According to the Texas Medical Association, symptoms of burnout occur in four areas of the person’s functioning: psychological-emotional, behavioral, physical, and spiritual. Psychological-emotional symptoms include being critical of others, an apathetic attitude, depersonalizing patients, feelings of low personal accomplishment, frustration with others, boredom, depression, anxiety, hopelessness, poor concentration, irritability, and feelings of alienation and isolation. Behavioral symptoms of burnout include abuse of chemicals, spending
less time with patients, exhibiting tardiness and absenteeism, medication errors, poor record keeping, impersonal or stereotyped communications, sarcasm, and cynicism. The physician often searches for relocation, is ineffective with patient care, misses deadlines and procrastinates, avoids interactions at home and work, and has frequent tearful or emotional outbursts. Physical symptoms of burnout include a rapid pulse, insomnia, fatigue, reduced resistance to infection, weakness and dizziness, memory problems, weight changes, hypertension, and head, back or muscle aches. Spiritual symptoms of burnout include doubt concerning one’s value system or beliefs; drawing conclusions that a major change is necessary such as divorce, a new job, or relocation, and becoming angry or bitter at God and withdrawing from fellowship.
Habit-forming agents such as alcohol or other substances along with psychiatric, physiologic, or behavioral disorders can cause impairment. Patient care must never be compromised because of a physician’s judgement or skill is impaired. Physicians significantly impaired for any reason must refrain from activities that may harm patients and should seek assistance in caring for their patients. The impaired physician, while undergoing therapy, is entitled to full confidentiality as in any other patient-physician relationship. To protect patients of the impaired physician, someone other than the physician of the impaired physician needs to monitor the impaired physician’s fitness to work.

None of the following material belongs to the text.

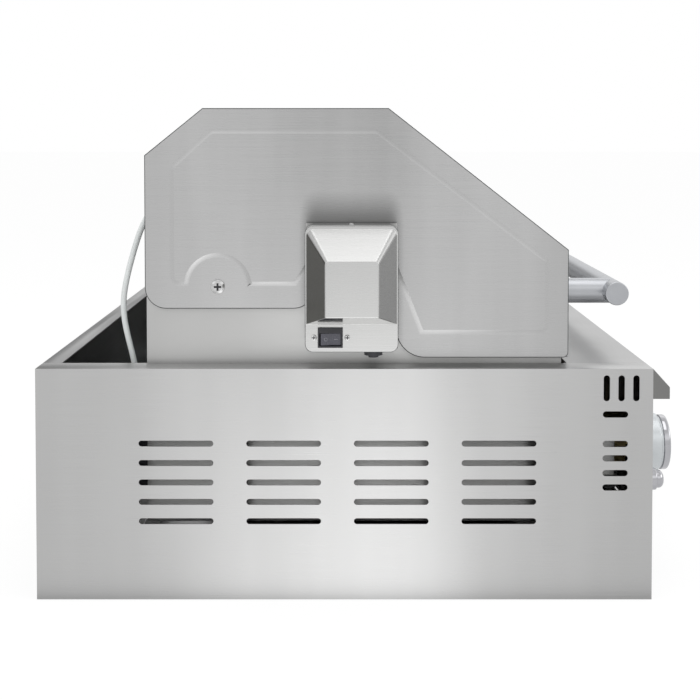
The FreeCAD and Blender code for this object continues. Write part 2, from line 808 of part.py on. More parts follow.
GRATE_PLACES = [f"{place_number}*(grate_width + grate_gap)" for place_number in (-1, 0, 1)]
cooking_grates = group("cooking_grates", [cooking_grate(i, x) for i, x in enumerate(GRATE_PLACES, start=1)])

rack_wires = []
for level_number, y in enumerate(("rack_front", "rack_rear", "(rack_front + rack_rear)/2")):
    rack_wires.append(rod(f"rack_long_{level_number}", "x", f"-{WALL_HALF}", y, "rack_level", "rack_wire",
                          f"2*{WALL_HALF}"))
for number in range(-10, 11):
    rack_wires.append(rod(f"rack_short_{number + 10}", "y", 33 * number, "rack_front", "rack_level",
                          "rack_wire - 0.6", "rack_rear - rack_front"))
warming_rack = join("warming_rack", rack_wires)

# Gas train: manifold with its inlet, valves, stems, knobs and bezels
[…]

Medical schools around the country are recognizing that young doctors need help with personal demands as they enter the roles as caregivers. The University of South Carolina School of Medicine launched a special final month called Capstone. Capstone month brings the senior class back together for a series of lectures on some nontraditional topics: physician burnout, the medical marriage, how to deal with the media, dressing for success and setting priorities in life. This program implemented by USC should set an excellent example for other medical schools to follow. It is clear that something needs to be done to help physicians, and this is a great start!